Your objective:
Identify every line containing the word "Write" and reproduce each one.

Record list:
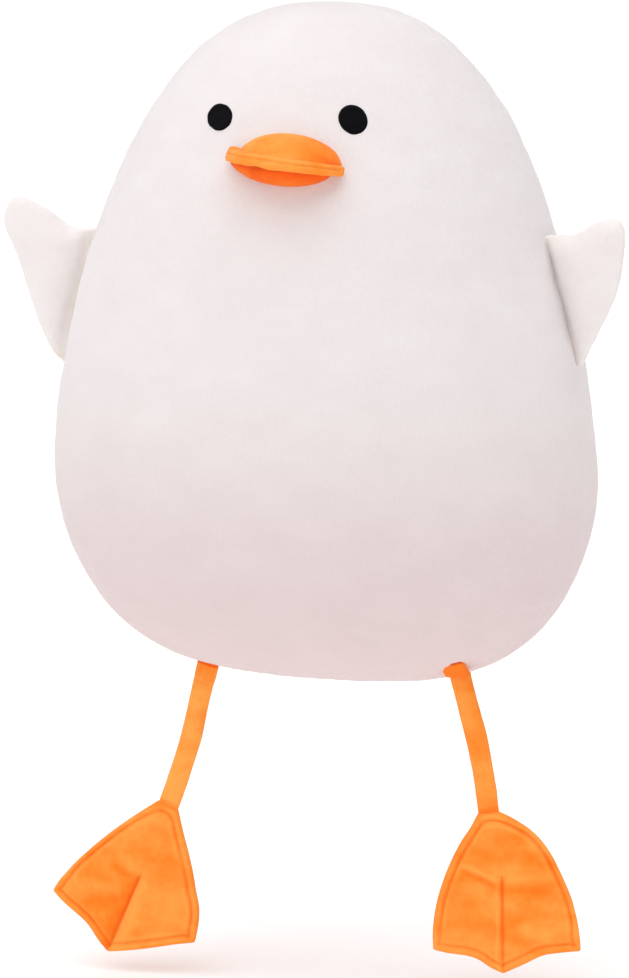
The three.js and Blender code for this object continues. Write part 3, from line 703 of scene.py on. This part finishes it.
cuff_plush_in_shade = plush("cuff plush in shade", CUFF_ORANGE_IN_SHADE, CUFF_BRUSHED_IN_SHADE, ORANGE_IN_DEEP_SHADE, 40, 1300, 0.12, 0.24)
leg_frames = {}
for word, side in SIDES:
    hip = Vector(joints[f"hip_{word}_swing"]["pos_m"])
    ankle = Vector(joints[f"ankle_{word}_fold"]["pos_m"])
    down = (ankle - hip).normalized()
    across = Vector(joints[f"ankle_{word}_fold"]["axis"]).normalized()
    back = down.cross(across)
    back = back if back.y > 0 else -back
    sideways = across if across.x > 0 else -across
    leg_frames[word] = (hip, ankle, down, across, back, sideways)

    cuff = bmesh.new()
    bmesh.ops.create_uvsphere(cuff, u_segments=48, v_segments=32, radius=1)
    for corner in cuff.verts:
        x, y, z = corner.co
        turn = math.atan2(y, x)
        hem = CUFF_HEMS[word]
        rise = -hem + (CUFF_TOPS[word] + hem) * (1 - math.acos(max(-1, min(1, z))) / math.pi)
        closing = rounded_end((rise + hem) / CUFF_HEM_ROUNDING)
        closing *= rounded_end((CUFF_TOPS[word] - rise) / CUFF_TOP_ROUNDING)
        wide, deep = squared_off(turn, CUFF_SQUARENESS)
        wider = CUFF_WIDENINGS[word] * ease(rise / CUFF_WIDE_AT)
        fold = CUFF_FOLD * math.sin(CUFF_FOLDS * turn + side) * ease(rise / CUFF_FOLDED_AT)
        lean = Vector((0, -CUFF_LEANS[word] * max(0.0, rise / CUFF_TOPS[word]) ** CUFF_CURVE, 0))
        lean += sideways * CUFF_ASIDES[word]
        corner.co = (
            hip - down * rise + lean + across * wide * (CUFF_HALF_WIDTHS[word] + wider + fold) * closing
            + back * deep * (CUFF_HALF_DEPTHS[word] + CUFF_FLATTER * wider + fold) * closing)
    cuff = as_piece(f"hip_{word}_cuff", cuff, cuff_plush_in_shade if word == "left" else orange_plush)
    rises = [-(corner.co - hip).dot(down) for corner in cuff.data.vertices]
    # painted shade at the top of each cuff, where it goes into the body
    paint_nap_and_shade(cuff, [
        -GATHER_SHADE * ease((rise - GATHER_START) / (GATHER_END - GATHER_START)) for rise in rises])
    soften(cuff)
    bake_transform(cuff)
    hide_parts(f"hip_collar_{word}")

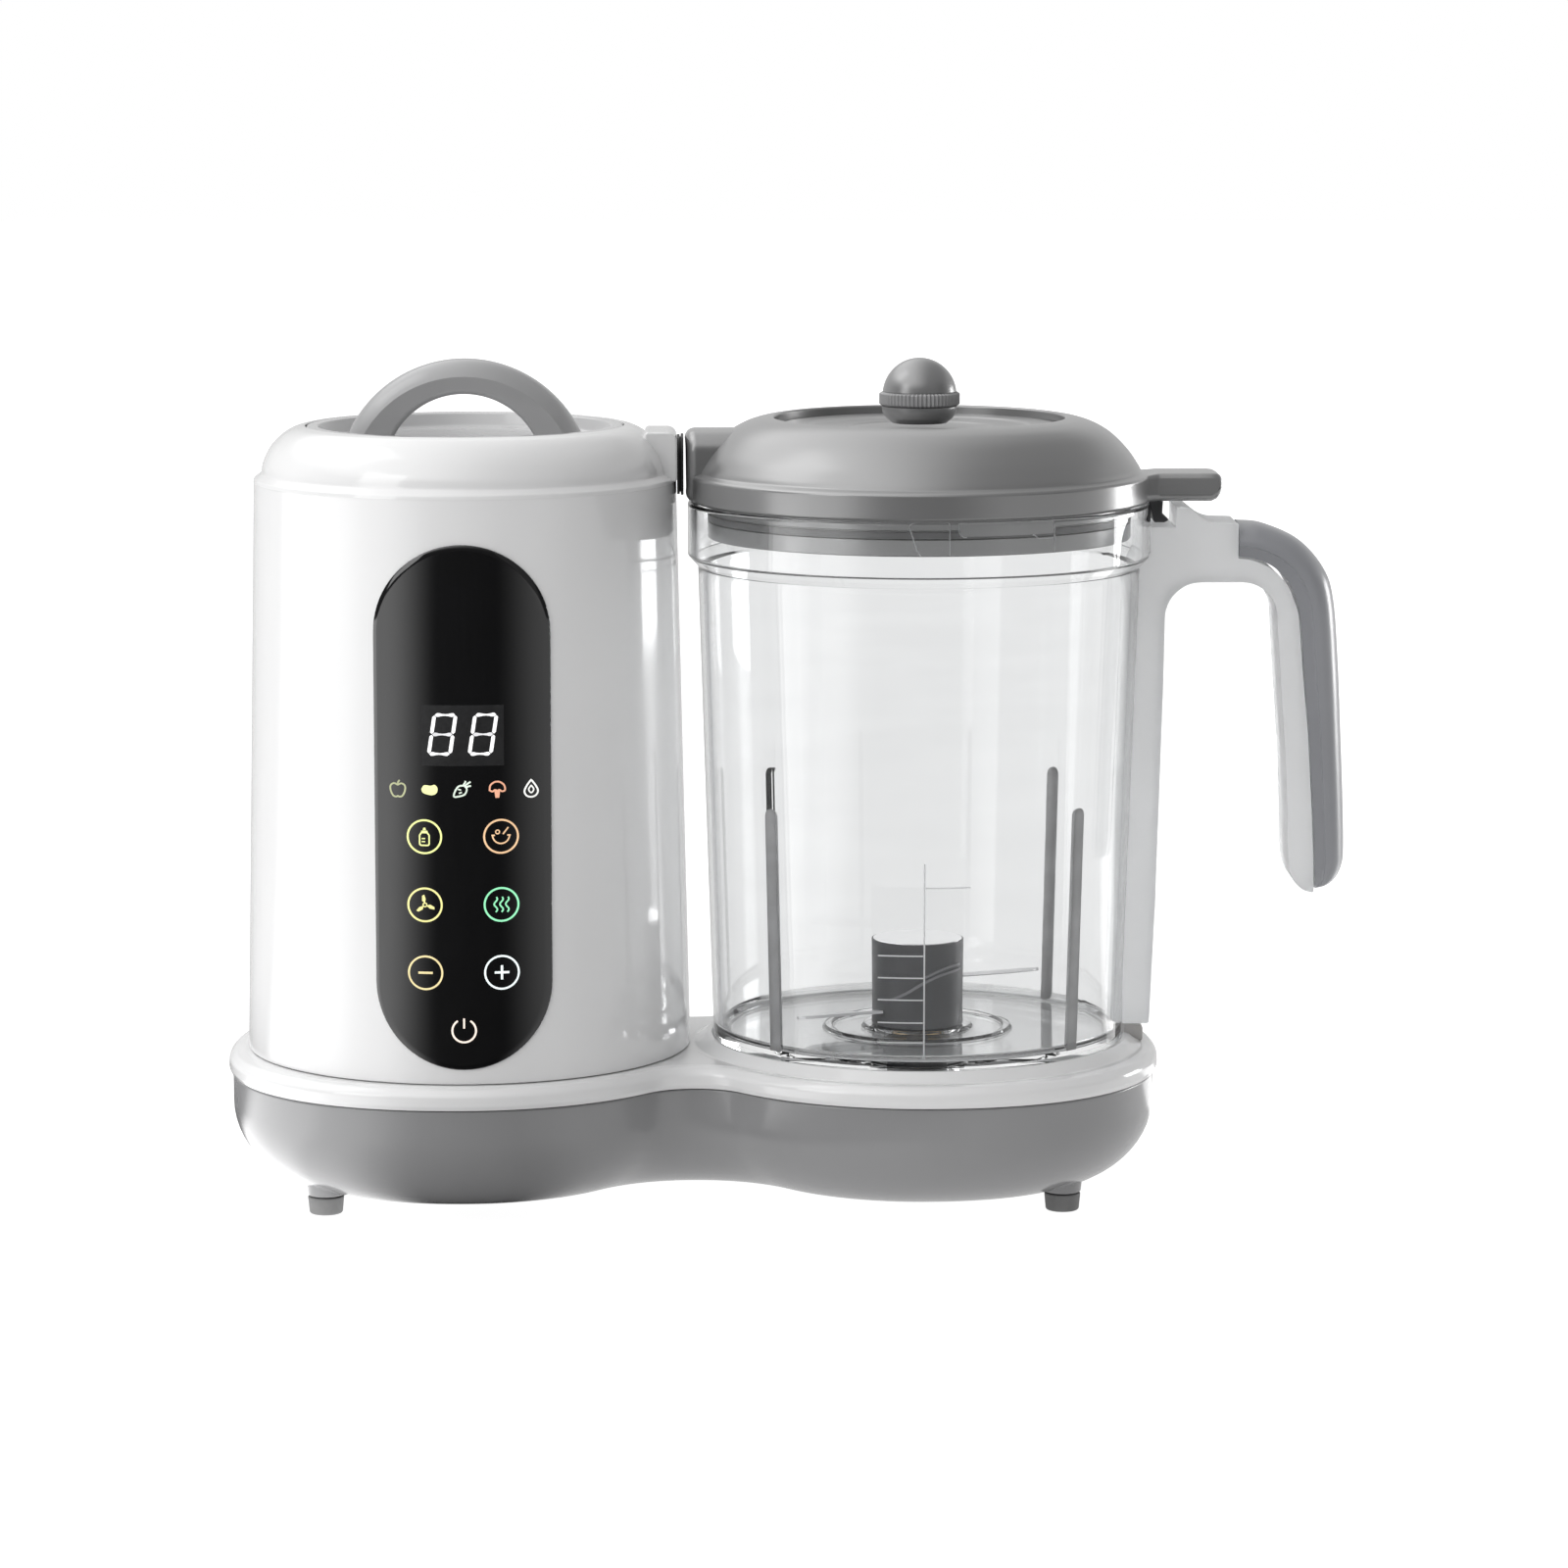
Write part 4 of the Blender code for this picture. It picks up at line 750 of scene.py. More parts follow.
def icon_bottle(mark):
    mark.stroke(fillet([(-1.25, -2.3, 0.5), (1.25, -2.3, 0.5), (1.25, 0.4, 0.5), (0.75, 1.1, 0.2),
                        (-0.75, 1.1, 0.2), (-1.25, 0.4, 0.5)]), 0.38, True)
    mark.fill([(-0.85, 1.25), (0.85, 1.25), (0.85, 1.6), (-0.85, 1.6)])
    mark.fill([(-0.45, 1.7), (0.45, 1.7), (0.25, 2.4), (-0.25, 2.4)])
    for level in (-1.3, -0.5):
        mark.stroke([(-0.7, level), (0.2, level)], 0.3)


def icon_bowl(mark):
    mark.stroke(arc((0, 0.3), 2.2, 180, 360, 20), 0.38)
    mark.stroke([(-2.5, 0.3), (2.5, 0.3)], 0.38)
    mark.stroke([(0.5, 0.6), (1.9, 2.4)], 0.38)
    mark.ring((-0.9, 1.2), 0.5, 0.3)


def icon_blades(mark):
    for turn in (90, 210, 330):
        spin = Matrix.Rotation(radians(turn), 2)
        blade = [(0.45, 0), (1.1, 0.75), (2.4, 0.75), (2.75, 0.2), (1.6, -0.2)]
        mark.fill([spin @ Vector(point) for point in blade])
    mark.ring((0, 0), 0.5, 0.3)


def icon_steam(mark):
    for shift in (-1.5, 0, 1.5):
        mark.stroke([(shift + 0.42 * sin(tau * number / 14), 0.2 * number - 2) for number in range(21)], 0.4)


def icon_minus(mark):
    mark.stroke([(0.38 * number - 1.9, 0) for number in range(11)], 0.6)


def icon_plus(mark):
    icon_minus(mark)
    for side in (1, -1):
        mark.stroke([(0, side * 0.32), (0, side * 1.9)], 0.6)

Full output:
The three.js and Blender code for this object continues. Write part 3, from line 703 of scene.py on. This part finishes it.
Write part 4 of the Blender code for this picture. It picks up at line 750 of scene.py. More parts follow.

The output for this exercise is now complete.